An aide to D.C. Del. Walter E. Fauntroy, a former chairman of the Congressional Black Caucus, said recently that black voters frequently are caught in a "Catch-22 situation" in choosing between a white incumbent with seniority and an untested black challenger.
"It creates a situation where you ask, 'Do you vote these people out in favor of blacks and lose the seniority and power?' " said Julius Hobson Jr., the aide.
D.C. Mayor Marion Barry, who was a top adviser to Jackson's campaign, said recently that blacks may have erred by placing too much emphasis on presidential politics this year at the expense of congressional races. "In 1986, we should target 60 to 70 congressional districts and go after them," Barry said.
This year, the Congressional Black Caucus will be fortunate to retain 21 seats in the House in light of Hall's primary loss. The remaining 20 incumbents are thought to be safe, and black challengers may be able to pick up seats in South Carolina and Mississippi.
In South Carolina, Ken Mosely, a black physical education professor, won the Democratic primary in the 2nd Congressional District and, for the second time, will challenge seven-term Rep. Floyd Spence (R-S.C.) in the November election.
Mosely, who defeated Lt. Gov. Nancy Stevenson in the Democratic primary, is waging a well-financed and tough-talking campaign in which he has sharply criticized Spence for having accomplished little in Congress and for failing to prevent waste and mismanagement as a ranking member of the Armed Services Committee.

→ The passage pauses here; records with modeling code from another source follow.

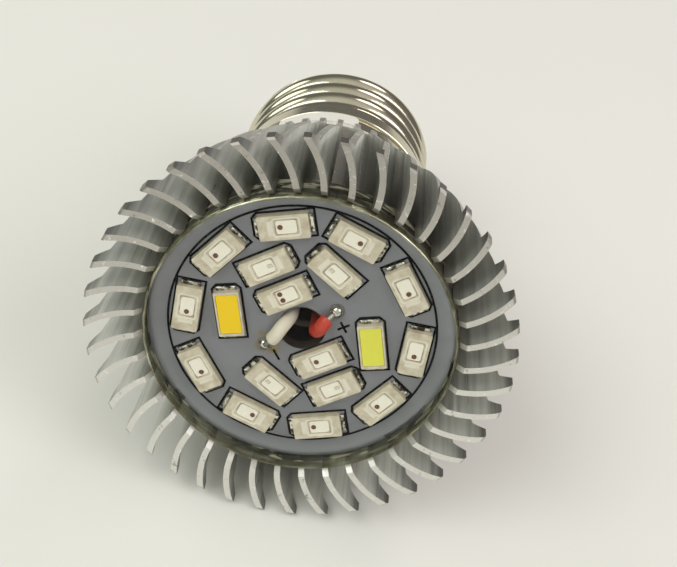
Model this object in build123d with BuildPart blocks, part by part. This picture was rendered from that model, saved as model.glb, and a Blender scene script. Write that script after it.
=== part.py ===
from build123d import *
import math
import os

os.makedirs("parts", exist_ok=True)

# Frame: Z is the bulb axis, the light face is down on Z = 0, the screw cap is up.

# Axial stations
cover_front_z = 0.15
cover_inner_z = 1.15
board_front_z = 3.0
board_thickness = 1.5
board_rear_z = board_front_z + board_thickness
web_thickness = 3.5
sink_rear_z = 32.0
shell_edge_z = 32.6
band_step_z = 35.5
spigot_end_z = 47.0
shell_end_z = 54.4
insulator_end_z = 58.6
contact_end_z = 61.4

# Fits
slide_gap = 0.1
window_gap = 0.04
pin_gap = 0.06

# Heat sink
fin_count = 40
fin_phase = 7.8
fin_thickness = 0.7
fin_straight_r = 16.8
fin_bend_r = 10.5
fin_bend_angle = 46.0
tip_r = 24.0
tip_length = 1.6
body_front_r = 22.75
core_r = 12.6
core_bore_r = 11.2
face_bore_r = 17.55
face_chamfer = 0.8
wire_hole_r = 2.8

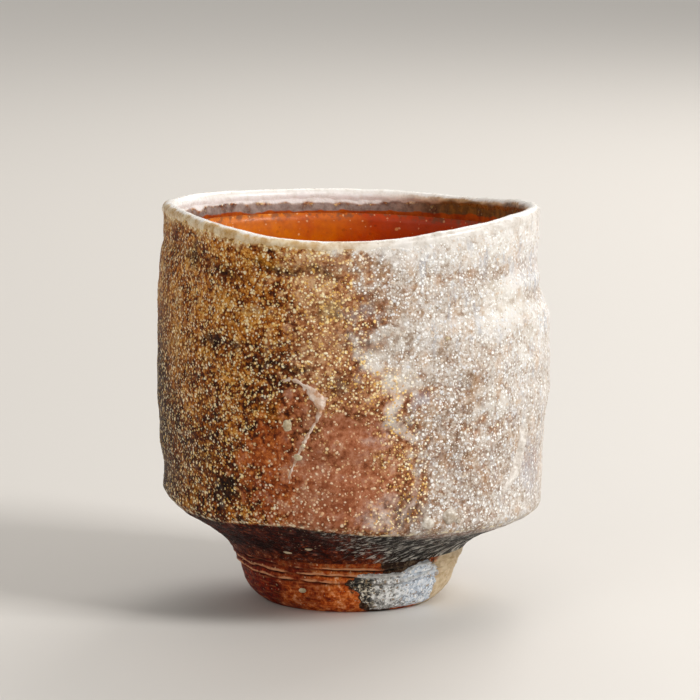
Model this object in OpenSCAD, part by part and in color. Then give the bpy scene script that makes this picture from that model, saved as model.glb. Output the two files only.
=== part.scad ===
// Wood-fired yunomi tea cup: a thrown clay body with a keel, a turned foot ring, the glazes on them,
// and the stones, ash beads, ash run and torn clay that the making and the firing left on the wall.
// Millimetres, +Z up. The origin is at the level of the foot face under the middle of the wall, and the
// front of the cup faces -Y.

/* [Wall] */
// Height of the rim above the foot face, before it sways
cup_h = 85; // [75:1:110]
// Outer radius at the rim
rim_r = 41; // [36:0.5:50]
// How far the wall swells out halfway up
belly_out = 1.4; // [0:0.1:3]
// How far the swollen wall leans towards +X
belly_lean = 0.7; // [0:0.1:2]
// How far the wall is pushed in at its deepest dent
dent = 1.6; // [0:0.1:2.5]
// Thickness of the clay wall
wall_t = 4.2; // [3:0.1:6]
// Thickness of the rounded lip
lip_t = 2.8; // [2:0.1:4]
// How far each throwing ridge stands out
ridge_out = 0.28; // [0:0.02:0.5]
// Height from one throwing ridge to the next
ridge_pitch = 8.2; // [7:0.2:14]
// Height of the clearest groove between two throwing ridges
wall_groove_h = 60.5; // [50:0.5:70]

/* [Keel and underside] */
// Outer radius at the keel, where the wall turns under
keel_r = 41.3; // [36:0.5:50]
// Height of the keel above the foot face
keel_h = 23.9; // [18:0.1:28]
// Height of the rounding under the keel
keel_round = 3.4; // [1.5:0.1:4]
// How far the keel dips at its lowest place
keel_dip = 1.5; // [0:0.1:2.5]
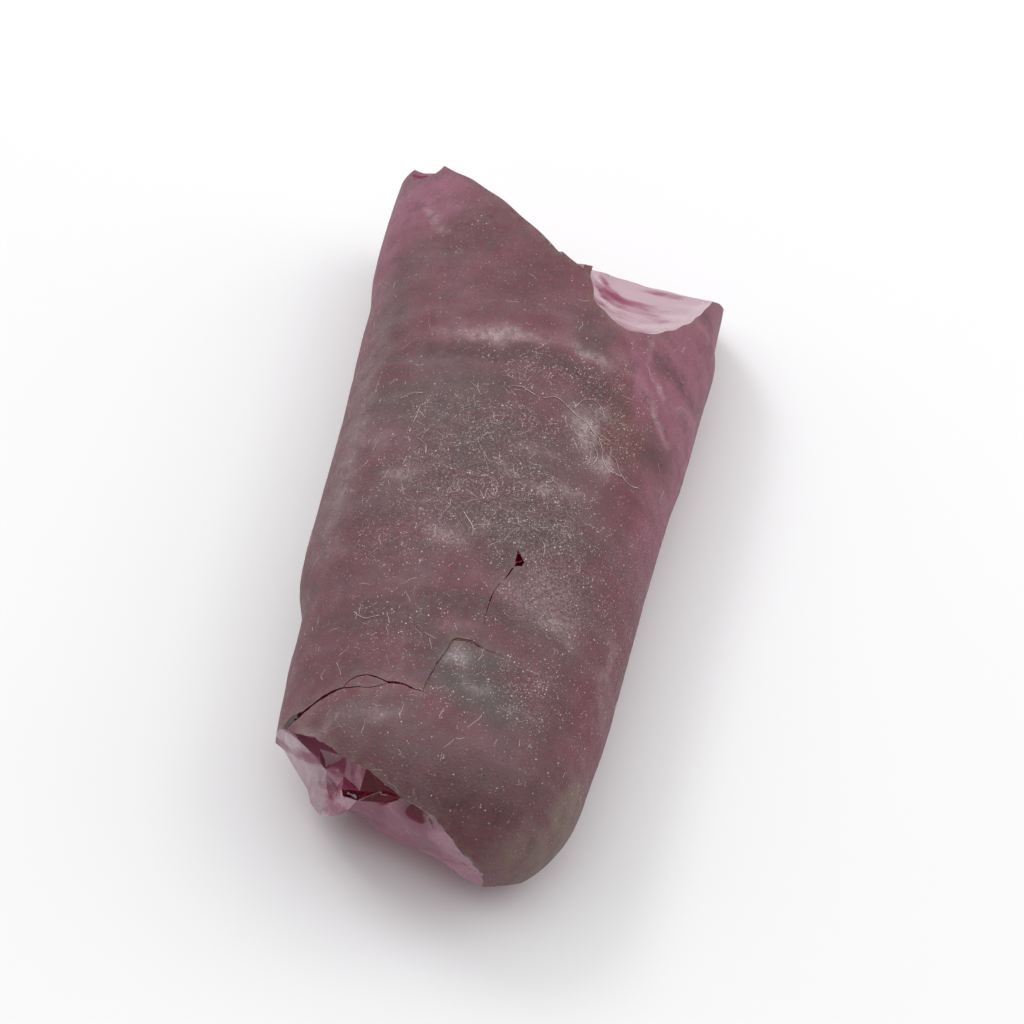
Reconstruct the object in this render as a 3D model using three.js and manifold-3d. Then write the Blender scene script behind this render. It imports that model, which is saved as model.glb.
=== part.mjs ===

But there is little indication that Mosely has broadened his base of support beyond blacks and liberal whites, and Spence appears to be headed for reelection on a platform emphasizing constitutent service and the blessings of seniority.
In Mississippi's 2nd Congressional District, Franklin and Clark also are locked in a rematch. The odds shifted in Clark's favor early this year when a federal panel ordered a redrawing of district lines that increased the black share of the voting-age population from 48 to 53 percent -- although the percentage of registered blacks is somewhat lower.
Franklin, a conservative who supported President Reagan 76 percent of the time in 1983, and Clark, the liberal chairman of the Mississippi House Education Committee, provide voters with a remarkably clear-cut choice.
"Too many Mississippians for too long under too many federal programs are locked in a cycle of poverty," Franklin told about 200 people who attended the political forum last weekend. "I want us to break out, and I think the only way that we can do that is with forward-thinking growth through the private sector and less and less government control over our individual lives."
Clark, who has the backing of former governor William Winter, a candidate for the U.S. Senate, and several other key state Democratic Party leaders, has promised to fight for increased federal spending for job training for disadvantaged youths and to help rural areas ravaged by high unemployment.
Robert Gray, the mayor of Shelby, Miss., a black who ran against Clark in the primary, last week predicted a "very close race" in the general election.
"The key is going to be whether the blacks will come out," he said. "Over the years there has been so much voter apathy among blacks . . . . A lot depends too on the national ticket. Republicans are trying to create the image that it's over, but it's far from over."